Where this technology is headed

Expect three parallel developments going forward: better on‑device models, deeper OS support for summaries, and clearer user controls. Phone makers and platform teams are already experimenting with on‑device natural language modules that can run efficiently on modern mobile chips. System‑level support can standardize how summaries are displayed and let users treat an organizer as another part of the notification stack rather than a separate app.

Regulation and privacy norms will shape architecture. In regions with strict data protection rules, on‑device processing and explicit consent screens will be the default. For users, that means the most privacy‑friendly organizers will offer local summaries as the first option and cloud processing only as an opt‑in enhancement.

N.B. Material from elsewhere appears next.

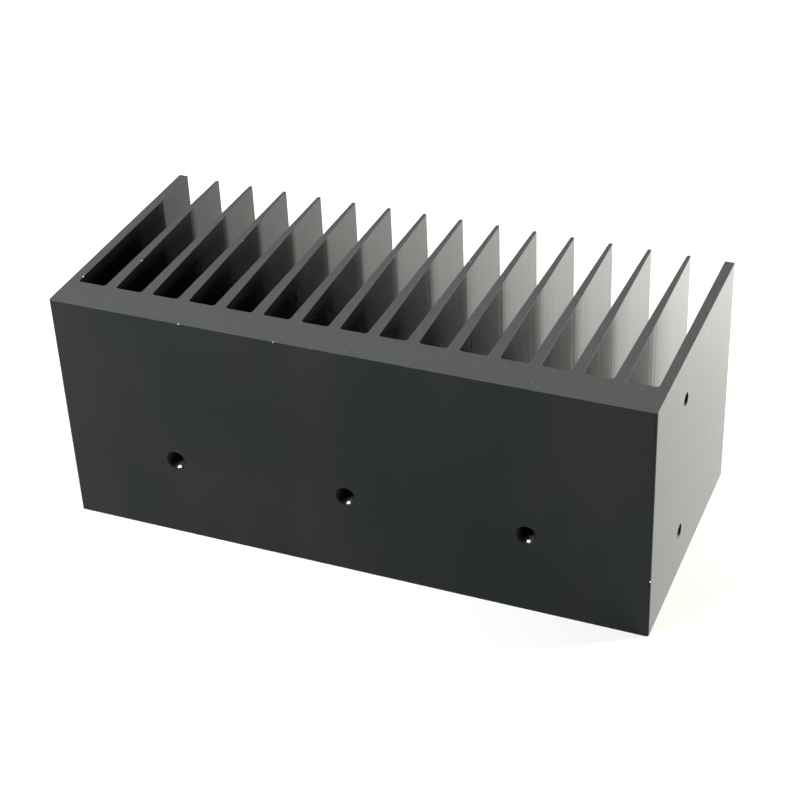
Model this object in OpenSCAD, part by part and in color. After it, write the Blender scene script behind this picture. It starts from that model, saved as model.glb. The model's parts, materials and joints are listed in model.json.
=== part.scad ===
// Extruded plate-fin heat sink with tapped holes.
//
// The piece stands on one of its cut ends, so its profile lies in the XY plane and runs up
// along Z. The flat base face looks along -Y and the fins point along +Y. The origin is the
// centre of the footprint, on the lower cut end.

/* [Extrusion] */
// Overall width, across the outer faces of the two end fins
body_w = 120; // [90:0.5:240]
// Overall depth, from the base face to the fin tips
body_d = 54.3; // [40:0.1:80]
// Length that the extrusion is cut to
cut_len = 50; // [42:0.5:200]
// Thickness of the base plate
base_t = 8; // [7.8:0.1:12]
// Radius of the two long outer edges of the base face
base_edge_r = 0.5; // [0.2:0.1:2]

/* [Fins] */
// Distance from the middle of one inner fin to the middle of the next
fin_pitch = 7.84; // [6:0.02:14]
// Thickness of an inner fin at the floor of the slots
fin_root_t = 2.3; // [1.4:0.05:3]
// Thickness that an inner fin's sides draw in to at its tip
fin_tip_t = 0.8; // [0.6:0.05:1.2]
// Thickness of each end fin, the same from base to tip
end_fin_t = 2; // [1.5:0.1:5]
// Radius of both edges of an end fin's tip
end_tip_r = 0.3; // [0.1:0.05:0.7]
// Fillet between a fin and the floor of a slot
slot_fillet_r = 0.6; // [0.2:0.05:1]

/* [Tapped holes in the base face] */
// Number of holes in the row
base_hole_count = 3; // [1:1:3]
// Distance from one hole to the next
base_hole_spacing = 36.2; // [20:0.1:38]
// Height of the row above the lower cut end
base_hole_h = 17.7; // [8:0.1:34]
// Diameter of the tapping drill, for an M4 thread
base_drill_d = 3.3; // [2:0.1:4]
// Depth that the full diameter of the drill reaches
base_drill_depth = 6.2; // [4:0.1:6.4]
// Diameter of the countersink at the mouth
base_mouth_d = 4.1; // [4.1:0.1:6]

/* [Tapped holes in the end fins] */
// Distance between the two holes of each end fin
side_hole_spacing = 30; // [10:0.5:34]
// Distance of the holes from the base face
side_hole_y = 20.1; // [15:0.1:36]
// Diameter of the tapping drill, for an M3 thread
side_drill_d = 2.5; // [1.5:0.1:2.9]
// Diameter of the countersink at the mouth
side_mouth_d = 3; // [3:0.1:4]

/* [Hidden] */
$fn = 48;

// Half of the angle at the point of a twist drill
drill_half_angle = 59;
// How far a shape reaches into what it is joined to, or a cutter past what it cuts
overlap = 0.3;

half_w = body_w / 2;
fin_h = body_d - base_t;

// As many inner fins as fit between the end fins, centred on the base
fin_count = floor((body_w - 2 * end_fin_t) / fin_pitch);
first_fin_x = -(fin_count - 1) * fin_pitch / 2;

// How far an inner fin's side leans in for each unit of height, and its length for that
lean = (fin_root_t - fin_tip_t) / 2 / fin_h;
lean_len = sqrt(1 + lean * lean);
// Round tip that runs into both leaning sides
fin_tip_r = fin_tip_t / 2 / (lean_len - lean);

// The floors beside an end fin are the narrowest or the widest, so both kinds limit the fillet
inner_floor = fin_pitch - fin_root_t;
end_floor = half_w - end_fin_t + first_fin_x - fin_root_t / 2;
fillet_r = min(slot_fillet_r, 0.45 * inner_floor, 0.45 * end_floor);

// Fillet on the +X side of a fin whose side meets the slot floor at the origin
module slot_fillet(side_lean) {
    side_len = sqrt(1 + side_lean * side_lean);
    side_normal = [1, side_lean] / side_len;
    middle = [fillet_r * (side_len - side_lean), fillet_r];
    difference() {
        polygon([
            [-overlap, -overlap],
            [middle.x, -overlap],
            middle,
            middle - (fillet_r + overlap) * side_normal
        ]);
        translate(middle) circle(r = fillet_r);
    }
}

// Cutter that leaves an inner fin's tip round, with the fin standing at the origin
module tip_cutter() {
    middle = [0, fin_h - fin_tip_r];
    side_normal = [1, lean] / lean_len;
    reach = fin_tip_r + overlap;
    difference() {
        polygon([
            middle,
            middle + reach * side_normal,
            [reach + overlap, fin_h + 2 * overlap],
            [-reach - overlap, fin_h + 2 * overlap],
            middle + reach * [-side_normal.x, side_normal.y]
        ]);
        translate(middle) circle(r = fin_tip_r);
    }
}

// Inner fin, tapered on both sides, standing on the slot floor at the origin
module inner_fin() {
    top_y = fin_h + overlap;
    half_root = fin_root_t / 2;
    half_top = half_root - lean * top_y;
    difference() {
        polygon([
            [-half_root, -overlap],
            [half_root, -overlap],
            [half_root, 0],
            [half_top, top_y],
            [-half_top, top_y],
            [-half_root, 0]
        ]);
        tip_cutter();
    }
    for (flip = [0, 1])
        mirror([flip, 0])
            translate([half_root, 0]) slot_fillet(lean);
}

// End fin on the +X side, with straight faces
module end_fin() {
    inner_x = half_w - end_fin_t;
    translate([inner_x, base_t - overlap])
        square([end_fin_t, fin_h + overlap - end_tip_r]);
    translate([inner_x + end_tip_r, base_t])
        square([end_fin_t - 2 * end_tip_r, fin_h]);
    for (x = [inner_x + end_tip_r, half_w - end_tip_r])
        translate([x, body_d - end_tip_r]) circle(r = end_tip_r);
    translate([inner_x, base_t]) mirror([1, 0]) slot_fillet(0);
}

// Base plate with its two outer edges rounded
module base_plate() {
    translate([-half_w, base_edge_r])
        square([body_w, base_t - base_edge_r]);
    translate([base_edge_r - half_w, 0])
        square([body_w - 2 * base_edge_r, base_t]);
    for (side = [-1, 1])
        translate([side * (half_w - base_edge_r), base_edge_r])
            circle(r = base_edge_r);
}

// Profile of the extrusion, with its base face on the X axis
module profile() {
    base_plate();
    for (flip = [0, 1]) mirror([flip, 0]) end_fin();
    for (i = [0 : fin_count - 1])
        translate([first_fin_x + i * fin_pitch, base_t]) inner_fin();
}

// Cutter of a countersunk hole that runs down from the origin
module tapping_hole(drill_d, mouth_d, depth, point_h) {
    countersink = (mouth_d - drill_d) / 2;
    rotate_extrude()
        polygon([
            [0, overlap],
            [mouth_d / 2, overlap],
            [mouth_d / 2, 0],
            [drill_d / 2, -countersink],
            [drill_d / 2, -depth],
            [0, -depth - point_h]
        ]);
}

// Blind holes in the base face, as left by the drill
module base_holes() {
    point_h = base_drill_d / 2 / tan(drill_half_angle);
    row_x = -(base_hole_count - 1) * base_hole_spacing / 2;
    for (i = [0 : base_hole_count - 1])
        translate([row_x + i * base_hole_spacing, 0, base_hole_h])
            rotate([90, 0, 0])
                tapping_hole(base_drill_d, base_mouth_d, base_drill_depth, point_h);
}

// Through holes in the end fin on the +X side
module side_holes() {
    for (side = [-1, 1])
        translate([half_w, side_hole_y, cut_len / 2 + side * side_hole_spacing / 2])
            rotate([0, 90, 0])
                tapping_hole(side_drill_d, side_mouth_d, end_fin_t + overlap, 0);
}

module heat_sink() {
    color([0.12, 0.12, 0.13])
        translate([0, -body_d / 2, 0])
            difference() {
                linear_extrude(cut_len) profile();
                base_holes();
                for (flip = [0, 1]) mirror([flip, 0, 0]) side_holes();
            }
}

heat_sink();
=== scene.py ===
"""Black anodised plate-fin heat sink on a plain white floor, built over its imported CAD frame.

Lengths are in metres and come from the frame's box and record, or from the named values below, in
which MM turns millimetres into metres. X runs across the fins, +Y from the base face to the fin
tips, and Z up along the extrusion.
"""

import json
import math

import bmesh
import bpy
from mathutils import Matrix, Vector


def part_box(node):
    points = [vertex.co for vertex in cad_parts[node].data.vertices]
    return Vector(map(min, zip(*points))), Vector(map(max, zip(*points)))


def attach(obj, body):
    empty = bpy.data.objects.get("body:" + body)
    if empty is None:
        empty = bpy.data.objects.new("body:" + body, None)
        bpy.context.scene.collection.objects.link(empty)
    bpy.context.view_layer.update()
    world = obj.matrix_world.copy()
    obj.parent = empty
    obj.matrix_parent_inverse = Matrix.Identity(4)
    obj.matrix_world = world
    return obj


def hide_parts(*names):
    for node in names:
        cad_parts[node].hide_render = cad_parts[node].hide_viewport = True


MM = 0.001

# Profile of the extrusion
BASE_THICKNESS = 8 * MM
BASE_EDGE_RADIUS = 0.5 * MM
FIN_PITCH = 7.84 * MM
FIN_ROOT = 2.3 * MM
FIN_TIP = 0.8 * MM
END_FIN = 2 * MM
END_TIP_RADIUS = 0.3 * MM
SLOT_FILLET = 0.6 * MM
CUT_CHAMFER = 0.05 * MM

# Camera: what it looks at, from where, and its lens in millimetres
AIM = Vector((0.8, -0.9, 23.3)) * MM
CAMERA_AZIMUTH = math.radians(23.58)
CAMERA_ELEVATION = math.radians(33.85)
CAMERA_ROLL = math.radians(-2.7)
CAMERA_DISTANCE = 382.9 * MM
CAMERA_LENS = 86.74
SENSOR_WIDTH = 36.0
CLIP_START = 0.01
CLIP_END = 20


# ---------------------------------------------------------------- profile


def arc(centre, radius, start, end, steps):
    """Points of an arc from one angle to another, in degrees, with both ends."""
    angles = [math.radians(start + (end - start) * i / steps) for i in range(steps + 1)]
    return [centre + radius * Vector((math.cos(a), math.sin(a))) for a in angles]


def inner_fin(x, floor_y, height):
    """Right side, round tip and left side of a tapered fin that stands on the slot floor."""
    lean = (FIN_ROOT - FIN_TIP) / 2 / height
    lean_angle = math.degrees(math.atan(lean))
    lean_length = math.hypot(1, lean)
    tip_radius = FIN_TIP / 2 / (lean_length - lean)
    foot = Vector((FIN_ROOT / 2 + SLOT_FILLET * (lean_length - lean), SLOT_FILLET))
    right = arc(foot, SLOT_FILLET, 270, 180 + lean_angle, 4)
    tip = arc(Vector((0, height - tip_radius)), tip_radius, lean_angle, 180 - lean_angle, 10)
    left = [Vector((-p.x, p.y)) for p in reversed(right)]
    return [p + Vector((x, floor_y)) for p in right + tip + left]


def right_end(half_width, depth):
    """Rounded edge of the base, then the end fin, up its outer face and down its inner one."""
    edge = Vector((half_width - BASE_EDGE_RADIUS, BASE_EDGE_RADIUS))
    outer = Vector((half_width - END_TIP_RADIUS, depth - END_TIP_RADIUS))
    inner = Vector((half_width - END_FIN + END_TIP_RADIUS, depth - END_TIP_RADIUS))
    foot = Vector((half_width - END_FIN - SLOT_FILLET, BASE_THICKNESS + SLOT_FILLET))
    return (
        arc(edge, BASE_EDGE_RADIUS, 270, 360, 6)
        + arc(outer, END_TIP_RADIUS, 0, 90, 5)
        + arc(inner, END_TIP_RADIUS, 90, 180, 5)
        + arc(foot, SLOT_FILLET, 360, 270, 4)
    )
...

For those who want immediate results: tidy your channels first. Rename and reassign app alerts into sensible groups, turn off sound for low‑value channels, and create a few VIP channels for truly important contacts. When an AI organizer is available, start it in a conservative mode so it only bundles obviously low‑value items. That approach keeps control with you while you test whether the organizer actually reduces interruptions in your daily life.

Conclusion

Notifications are useful because they surface information when it matters; they become harmful when they interrupt and distract. Android’s notification channels create a reliable structure for sorting alerts, and AI can sit on top of that structure to group, summarise and reduce needless interruptions. The best implementations keep the user in control, prefer local processing where privacy matters, and provide visible controls so people can correct mistakes. Over time, better on‑device AI and OS‑level features should make notification overload a far less common problem, provided users keep channel settings tidy and choose privacy‑safe organizer options.